O líder indígena frisa que, por enquanto, o movimento que pede a revogação do decreto é pacífico. “Se a revogação e a renúncia do presidente da Funai não acontecer, a decisão das novas medidas não vão ser tomadas mais pelas comissões de caciques, e sim por todos os índios”, ameaçou. (E.S.)
Região central
também se mobiliza
Ivan Maldonado
O decreto também vai prejudicar os povos indígenas caigangues da região central do estado. É o que afirma o cacique Ivo Borges Ninvaia da Reserva Indígena Ivaí, de Manoel Ribas. “Eles dizem que é a reestruturação da Funai, mas a nossa preocupação é que ficará difícil para nós nos deslocarmos até Florianópolis. Já é difícil ir até Guarapuava e querem deixar ainda pior”, diz o cacique.
A principal reclamação é que o decreto promove um desmanche da sede de 14 terras indígenas ligadas a Guarapuava. Os índios dizem que o decreto vai contra a reestrutração da Funai que vinha sendo reivindicada há anos. “Com a retirada destes postos, pode haver invasões, caça predatória, além de acarretar inúmeros problemas para as nossas comunidades”, denuncia.
Para ele, a falta orçamento e pessoal, que já eram insuficientes para atender as demandas indígenas podem ficar ainda pior.
A reserva Ivaí tem área de 7,2 mil ha e a população da aldeia é de aproximadamente 1,2 mil índios. Na área de saúde, os indígenas são atendidos num Posto de Saúde administrado pela Fundação Nacional de Saúde (Funasa). “Desde que começou o desmanche do Posto de Guarapuava, começou também a faltar remédio, o carro para transportar pacientes foi levado para consertar a dois meses e até hoje não voltou”, reclama.
Centro indígena em Manoel Ribas
Nesta semana, durante uma visita a Manoel Ribas, o vice-governador Orlando Pessuti se mostrou solidário ao Povo Indígena paranaense e lamentou a reestruturação da Funai no estado. “Nós entendemos que a comunidade indígena do Paraná merece respeito, e estamos fazendo um trabalho junto aos deputados e o governo federal, para que reveja esta situação e mantenha a Funai no Paraná”, pondera o vice-governador.

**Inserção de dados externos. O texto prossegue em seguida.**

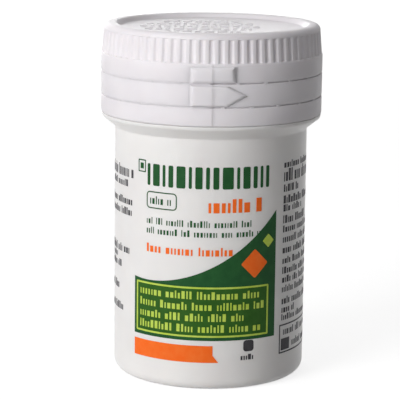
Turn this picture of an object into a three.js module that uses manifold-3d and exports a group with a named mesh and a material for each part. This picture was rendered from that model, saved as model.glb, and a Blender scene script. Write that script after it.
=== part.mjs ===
// Round plastic tub of tablets with a push-on cap, a tear-off strip and a locking ring.
// Millimetres, +Z up. Origin at the middle of the base, front towards -Y.
import * as THREE from 'three';
import { mergeVertices } from 'three/addons/utils/BufferGeometryUtils.js';
import Module from 'manifold-3d';

const wasm = await Module();
wasm.setup();

// Tub
const tubRadius = 17.0;
const tubWall = 1.3;
const baseThick = 1.4;
const baseRound = 1.9;
const shoulderHeight = 43.9;      // where the shoulder starts to flare
const shoulderReach = 2.3;
const shoulderLean = 50;          // slope of the flare, in degrees from upright
const shoulderRound = 0.6;        // at both ends of the flare
const neckInset = 0.3;            // the neck is this much slimmer than the tub
const beadStep = 0.6;             // how far the neck's two beads stand out
const beadTall = 1.2;
const capBeadDrop = 2.0;          // from the mouth down to the top bead

// Closure, from the shoulder up
const clearance = 0.3;            // between pieces, and the slits of the tear lines
const ringWall = 2.0;
const ribInset = 0.25;            // the ribs stand back from the ring's face
const ringTall = 3.1;
const ringRound = 0.3;
const ringHookTall = 1.0;
const stripTall = 3.75;
const stripWall = 1.1;
const bridgeCount = 24;           // along each tear line
const bridgeWide = 0.7;
const bridgeDeep = 0.5;
const upperBridge = -1.5;         // first bridge of each line, in degrees from the front
const lowerBridge = 6;
const capBandTall = 3.1;
const capTall = 8.2;
const capWallInner = 1.0;         // room between the neck and the cap's wall
const ribCount = 74;
const ribDepth = 0.6;
const ribShare = 0.5;             // crest share of one rib pitch
const ribTaper = 0.3;
const rimRound = 1.1;
const rimWide = 3.25;             // from the rib crests in to the sunk top
const recessDepth = 0.8;
const discThick = 1.2;
const plugWall = 0.9;
const plugTall = 4.4;

// Thumb lug on the cap's band and arrow tab on the strip, in degrees from the front
const lugFrom = -12.1;
const lugTo = 13.9;
const lugProud = 0.7;
const lugTall = 2.75;
const lugSlope = 3;
const arrowFrom = -11.5;
const arrowNeck = 9.1;
const arrowTip = 18.0;
const arrowProud = 0.6;
const arrowTall = 3.5;
const arrowSlope = 1;

// Tablets
const tabletRoom = 0.52;          // between the tablets and the tub's wall
const tabletTall = 4.0;
const tabletBevel = 0.6;
const tabletLayers = 6;
const tabletsPerLayer = 4;

// Facets
const tubSides = 48;
const capSides = ribCount;
const tabletSides = 18;
const roundSteps = 4;
const patchSteps = 5;
const mergeGap = 1e-4;

// Heights worked out from the sizes above
const leanAngle = THREE.MathUtils.degToRad(shoulderLean);
const shoulderSlope = shoulderReach - 2 * shoulderRound * (1 - Math.cos(leanAngle));
const shoulderBends = 2 * shoulderRound * Math.sin(leanAngle);
const shoulderTop = shoulderHeight + shoulderBends + shoulderSlope / Math.tan(leanAngle);
const ringBottom = shoulderTop + clearance;
const ringTop = ringBottom + ringTall;
const stripBottom = ringTop + clearance;
const stripTop = stripBottom + stripTall;
const capBottom = stripTop + clearance;
const capTop = capBottom + capTall;
const bandTop = capBottom + capBandTall;
const recessFloor = capTop - recessDepth;
const discUnder = recessFloor - discThick;
const mouth = discUnder - clearance;

// Radii worked out from the sizes above, from the tub outwards
const tubInner = tubRadius - tubWall;
const neckRadius = tubRadius - neckInset;
const boreRadius = neckRadius - tubWall;
const beadRadius = neckRadius + beadStep;
const capInner = neckRadius + capWallInner;
const ringInner = beadRadius + clearance;
const ringRadius = ringInner + ringWall;
const shoulderRadius = tubRadius + shoulderReach;
const ribCrest = ringRadius - ribInset;
const recessRadius = ribCrest - rimWide;

// Tablets stand in a ring whose middles lie this many tablet widths out, and fill the tub
const ringSpread = 1 / Math.sin(Math.PI / tabletsPerLayer);
const pileRadius = tubInner - tabletRoom;
const tabletRadius = (pileRadius - (ringSpread * clearance) / 2) / (1 + ringSpread);

const colours = { white: 0xeeeae6, tablet: 0xf6f4ee };

function plastic(color, roughness) {
  return new THREE.MeshStandardMaterial({ color, roughness, metalness: 0 });
}

const polar = (radius, degrees) => {
  const a = THREE.MathUtils.degToRad(degrees - 90);
  return new THREE.Vector2(radius * Math.cos(a), radius * Math.sin(a));
};

// Points of a quarter round, from one angle to another
function arc(cx, cy, radius, from, to) {
  return Array.from({ length: roundSteps + 1 }, (_, i) => {
    const a = THREE.MathUtils.degToRad(from + ((to - from) * i) / roundSteps);
    return [cx + radius * Math.cos(a), cy + radius * Math.sin(a)];
  });
}

// A turned body: pairs of radius and height, listed anticlockwise
function turned(profile, sides) {
  const points = profile.map(([r, z]) => new THREE.Vector2(r, z));
  return new THREE.LatheGeometry(points, sides).rotateX(Math.PI / 2);
}

// A flat outline raised from one height to another
function raised(points, from, to) {
  const shape = new THREE.Shape(points);
  const depth = to - from;
  return new THREE.ExtrudeGeometry(shape, { depth, bevelEnabled: false }).translate(0, 0, from);
}

function solid(geometry) {
  const bare = geometry.clone();
  bare.deleteAttribute('normal');
  bare.deleteAttribute('uv');
  const merged = mergeVertices(bare, mergeGap);
  const flat = merged.index.array;
  const kept = [];
  for (let i = 0; i < flat.length; i += 3) {
    const [a, b, c] = flat.slice(i, i + 3);
    if (a !== b && b !== c && a !== c) kept.push(a, b, c);
  }
  return new wasm.Manifold(new wasm.Mesh({
    numProp: 3,
    vertProperties: merged.attributes.position.array,
    triVerts: new Uint32Array(kept),
  }));
}

function geometryOf(body) {
  const mesh = body.getMesh();
  const geometry = new THREE.BufferGeometry();
  geometry.setAttribute('position', new THREE.BufferAttribute(new Float32Array(mesh.vertProperties), 3));
  geometry.setIndex(new THREE.BufferAttribute(new Uint32Array(mesh.triVerts), 1));
  geometry.computeVertexNormals();
  return geometry;
}

// A closed ring's profile ends where it starts
const closed = (profile) => [...profile, profile[0]];

function bead(middle) {
  const half = beadTall / 2;
  return [
    [neckRadius, middle - half], [beadRadius, middle - half / 2],
    [beadRadius, middle + half / 2], [neckRadius, middle + half],
  ];
}

// Tub: shell with a shoulder flared outwards, a neck with two beads, and an open mouth
const ringBead = ringBottom + ringHookTall + clearance + beadTall / 2;
const capBead = mouth - capBeadDrop;

function tub() {
  return turned([
    [0, 0],
    ...arc(tubRadius - baseRound, baseRound, baseRound, -90, 0),
    ...arc(tubRadius + shoulderRound, shoulderHeight, shoulderRound, 180, 180 - shoulderLean),
    ...arc(shoulderRadius - shoulderRound, shoulderTop, shoulderRound, -shoulderLean, 0),
    [neckRadius, shoulderTop],
    ...bead(ringBead),
    ...bead(capBead),
    [neckRadius, mouth - clearance],
    [neckRadius - clearance, mouth],
    [boreRadius, mouth],
    [boreRadius, shoulderTop],
    [tubInner, shoulderHeight],
    [tubInner, baseThick + clearance],
    [tubInner - clearance, baseThick],
    [0, baseThick],
  ], tubSides);
}

// Locking ring: an inner hook sits under the neck's lower bead
function lockRing() {
  const hook = neckRadius + clearance;
  return turned(closed([
    [hook, ringBottom],
    ...arc(ringRadius - ringRound, ringBottom + ringRound, ringRound, -90, 0),
    [ringRadius, ringTop], [ringInner, ringTop],
    [ringInner, ringBottom + ringHookTall], [hook, ringBottom + ringHookTall],
  ]), tubSides);
}

// A patch on the outside of the closure: corners in degrees and height, with its own face
function patch(corners, rootRadius, faceRadius, slope) {
  const middle = corners.reduce((sum, [deg]) => sum + deg, 0) / corners.length;
  const positions = [];
  const ring = (radius, inset) => corners.forEach(([deg, z]) => {
    const p = polar(radius, deg + Math.sign(middle - deg) * inset);
    positions.push(p.x, p.y, z);
  });
  ring(rootRadius, 0);
  ring(faceRadius, slope);
  const n = corners.length;
  const faces = [];
  for (let i = 0; i < n; i++) {
    const j = (i + 1) % n;
    faces.push(i, j, n + j, i, n + j, n + i);
  }
  const flat = THREE.ShapeUtils.triangulateShape(corners.map(([d, z]) => new THREE.Vector2(d, z)), []);
  flat.forEach(([a, b, c]) => faces.push(n + a, n + b, n + c, c, b, a));
  const geometry = new THREE.BufferGeometry();
  geometry.setAttribute('position', new THREE.BufferAttribute(new Float32Array(positions), 3));
  geometry.setIndex(faces);
  return geometry;
}

// Evenly spaced corners along one edge, so that a patch follows the round wall
function edge(from, to, z) {
  return Array.from({ length: patchSteps + 1 }, (_, i) => [from + ((to - from) * i) / patchSteps, z]);
}

function bridges(from, to, turn) {
  const outer = ringRadius - clearance;
  const box = new THREE.BoxGeometry(bridgeWide, bridgeDeep, to - from);
  box.translate(0, -(outer - bridgeDeep / 2), (from + to) / 2);
  return Array.from({ length: bridgeCount }, (_, i) => {
    const angle = turn + (i * 360) / bridgeCount;
    return solid(box.clone().rotateZ(THREE.MathUtils.degToRad(angle)));
  });
}

// Tear strip: a thin band with a raised arrow tab, held above and below by small bridges
function tearStrip() {
  const inner = ringRadius - stripWall;
  const middle = (stripBottom + stripTop) / 2;
  const low = middle - arrowTall / 2;
  const high = middle + arrowTall / 2;
  let body = solid(turned(closed([
    [inner, stripBottom], [ringRadius, stripBottom], [ringRadius, stripTop], [inner, stripTop],
  ]), tubSides));
  const arrow = [...edge(arrowFrom, arrowNeck, low), [arrowTip, middle], ...edge(arrowNeck, arrowFrom, high)];
  body = body.add(solid(patch(arrow, ringRadius - stripWall / 2, ringRadius + arrowProud, arrowSlope)));
  const sink = clearance / 2;
  bridges(stripTop - sink, capBottom, upperBridge).forEach((bridge) => { body = body.add(bridge); });
  bridges(ringTop, stripBottom + sink, lowerBridge).forEach((bridge) => { body = body.add(bridge); });
  return geometryOf(body);
}

function ribOutline() {
  const pitch = 360 / ribCount;
  const half = (pitch * ribShare) / 2;
  const rest = pitch / 2 - half;
  const valley = ribCrest - ribDepth;
  return Array.from({ length: ribCount }, (_, i) => {
    const at = (i + 0.5) * pitch;
    return [
      polar(valley, at - half - rest / 2), polar(ribCrest, at - half),
      polar(ribCrest, at + half), polar(valley, at + half + rest / 2),
    ];
  }).flat();
}

// Cap: ribbed grip over a plain band, a sunk top inside a rounded rim, and a plug seal inside
function cap() {
  const rimTop = ribCrest - ribTaper;
  const rimMiddle = rimTop - rimRound;
  const capBeadRadius = beadRadius + clearance;
  const shell = solid(turned([
    [0, discUnder],
    [capInner, discUnder],
    [capInner, capBead - beadTall],
    [capBeadRadius, capBead - beadTall / 2 - clearance],
    [capBeadRadius, capBead - beadTall - clearance],
    [capInner, capBead - 2 * beadTall],
    [capInner, capBottom],
    [ringRadius, capBottom],
    [ringRadius, bandTop],
    [ribCrest, bandTop],
    ...arc(rimMiddle, capTop - rimRound, rimRound, 0, 90),
    [recessRadius + recessDepth / 2, capTop],
    [recessRadius, recessFloor],
    [0, recessFloor],
  ], capSides));
  const grip = solid(raised(ribOutline(), capBottom - clearance, capTop + clearance));
  const band = solid(turned([
    [0, capBottom], [ringRadius, capBottom], [ringRadius, bandTop], [0, bandTop],
  ], capSides));
  const plugOuter = boreRadius - clearance;
  const plugTop = discUnder + discThick / 2;
  const plugBottom = discUnder - plugTall;
  const plug = solid(turned(closed([
    [plugOuter - plugWall, plugBottom], [plugOuter, plugBottom],
    [plugOuter, plugTop], [plugOuter - plugWall, plugTop],
  ]), tubSides));
  const lug = [...edge(lugFrom, lugTo, capBottom), ...edge(lugTo, lugFrom, capBottom + lugTall)];
  const proud = solid(patch(lug, ringRadius - clearance, ringRadius + lugProud, lugSlope));
  return geometryOf(shell.intersect(grip.add(band)).add(plug).add(proud));
}

function tablet() {
  const face = tabletRadius - tabletBevel;
  return turned([
    [0, 0], [face, 0], [tabletRadius, tabletBevel], [tabletRadius, tabletTall - tabletBevel],
    [face, tabletTall], [0, tabletTall],
  ], tabletSides);
}

const group = new THREE.Group();

function add(name, geometry, material) {
  const mesh = new THREE.Mesh(geometry, material);
  mesh.name = name;
  group.add(mesh);
  return mesh;
}

add('tub', tub(), plastic(colours.white, 0.35));
add('lock_ring', lockRing(), plastic(colours.white, 0.4));
add('tear_strip', tearStrip(), plastic(colours.white, 0.4));
add('cap', cap(), plastic(colours.white, 0.4));

// Layers of tablets, each layer turned so that a tablet rests on two below it
const seat = tabletRadius + clearance / 2;
const layerTurn = 360 / tabletsPerLayer;
for (let i = 0; i < tabletLayers * tabletsPerLayer; i++) {
  const layer = Math.floor(i / tabletsPerLayer);
  const angle = (i % tabletsPerLayer) * layerTurn + (layer % 2) * (layerTurn / 2);
  const at = polar(seat * ringSpread, angle);
  const name = `tablet_${String(i + 1).padStart(2, '0')}`;
  const piece = add(name, tablet(), plastic(colours.tablet, 0.7));
  piece.position.set(at.x, at.y, baseThick + clearance + layer * (tabletTall + clearance));
}

export default group;
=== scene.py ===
import math
import random

import bmesh
import bpy
from mathutils import Matrix, Vector


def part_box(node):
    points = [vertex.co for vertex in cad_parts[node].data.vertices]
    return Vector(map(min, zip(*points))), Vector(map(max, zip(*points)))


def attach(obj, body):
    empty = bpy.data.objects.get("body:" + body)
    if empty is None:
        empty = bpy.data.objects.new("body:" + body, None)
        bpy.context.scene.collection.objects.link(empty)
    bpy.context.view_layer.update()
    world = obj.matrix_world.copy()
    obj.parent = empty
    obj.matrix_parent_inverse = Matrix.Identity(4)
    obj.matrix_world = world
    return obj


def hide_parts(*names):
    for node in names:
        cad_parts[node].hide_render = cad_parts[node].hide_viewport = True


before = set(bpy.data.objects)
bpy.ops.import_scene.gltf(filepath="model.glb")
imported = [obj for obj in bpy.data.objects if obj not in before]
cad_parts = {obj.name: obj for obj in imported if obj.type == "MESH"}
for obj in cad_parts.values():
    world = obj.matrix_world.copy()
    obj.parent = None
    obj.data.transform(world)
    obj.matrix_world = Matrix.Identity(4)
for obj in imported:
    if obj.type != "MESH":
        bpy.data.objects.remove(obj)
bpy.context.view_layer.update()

mm = 0.001
frontTurn = -math.pi / 2     # the front of the tub faces -Y
print("frame loaded:", len(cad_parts), "nodes")

# Camera: a short telephoto a little above the cap, turned a touch on its own axis
camera = {"distance": 349.0, "height": 98.3, "pitch": 10.994, "roll": 0.74,
          "focalPixels": 1988.0, "picture": 400, "axisPixel": 210.0, "sensor": 36.0, "clip": (0.01, 20)}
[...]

Ele revela ainda que o governo do estado vai construir ainda neste ano, em Manoel Ribas, um Centro de Formação Tecnológica da Cultura Indígena. “A instalação desse Centro e a construção de casas indígenas que estamos fazendo em todo o estado, é uma demonstração do carinho e do respeito que o Governo do Paraná tem com os nosso irmãos indígenas”.
Na região, existem ainda a Reserva Indígena Faxinal, situada em Cândido de Abreu, com população aproximada de 450 índios e a Reserva Marrecas, localizada entre os municípios de Turvo e Guarapuava, onde residem aproximadamente 400 índios das etnias Caigangue e Xetá.
A reserva encolheu
Com as sucessivas perdas de terras ao longo de século XIX e XX, os caigangues, além de perderem a autonomia, se viram privados dos recursos naturais, pois as matas, rios e campos desapareceram com a devastação do ambiente. O que lhe restou de terras é uma pequena parte do que tinham no passado. “Até 1946 a reserva tinha 36 mil hectares, mas os antigos foram enganados pelo governo, e nossas terras foram reduzidas para a área que temos hoje, cerca de 7,2 mil hectares”, assinala o vice-cacique da Reserva Ivaí, Domingos Crispin.

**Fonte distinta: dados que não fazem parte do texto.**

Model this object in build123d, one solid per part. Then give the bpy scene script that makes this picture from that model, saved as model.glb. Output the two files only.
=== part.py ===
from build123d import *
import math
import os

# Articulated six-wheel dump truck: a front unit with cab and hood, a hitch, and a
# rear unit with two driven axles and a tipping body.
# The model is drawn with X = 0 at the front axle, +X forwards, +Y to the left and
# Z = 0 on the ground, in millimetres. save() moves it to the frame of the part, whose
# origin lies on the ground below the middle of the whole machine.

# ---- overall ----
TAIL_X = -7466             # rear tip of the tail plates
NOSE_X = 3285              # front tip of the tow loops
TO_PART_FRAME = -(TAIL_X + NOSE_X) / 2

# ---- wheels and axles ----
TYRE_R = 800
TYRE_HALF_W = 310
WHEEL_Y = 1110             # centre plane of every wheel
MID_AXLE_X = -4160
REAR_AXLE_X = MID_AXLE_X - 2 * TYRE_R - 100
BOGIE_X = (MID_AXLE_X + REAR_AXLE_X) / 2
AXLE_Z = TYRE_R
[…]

Com isso, diz ele, a cultura indígena, que era organizada sobre uma economia baseada na caça, pesca e coleta, teve um declínio na qualidade de vida e passou a sobreviver do cultivo do feijão, arroz e milho, e principalmente do artesanato de balaios e cestas de taquara, que são vendidos nas cidades da região ou trocados por artigos e alimentos, que necessitam para consumo. (I.M)
Balaios e cestas
A principal matéria-prima para a confecção dos balaios e cestas da Reserva Indígena Ivaí é o bambu-taquara. A coleta fica por conta dos homens que a extraem das matas distantes. Um balaio com tamanho médio é vendido por R$ 25.
As mulheres, que ficam nas residências, cuidam do preparo da taquara - cortam em tiras, fazem a secagem, limpam, pintam as tiras com anilina industrial, depois é feito a confecção do cesto e da tampa. A comercialização dos cestos é da responsabilidade dos homens.
“É um aprendizado que vem de diversas gerações. É uma boa fonte de renda que ajuda na manutenção das famílias”, conta o Cacique Ivo Borges Ninvaia. A reserva possui um ônibus, que leva os produtos para serem comercializados em cidades maiores. (I.M.)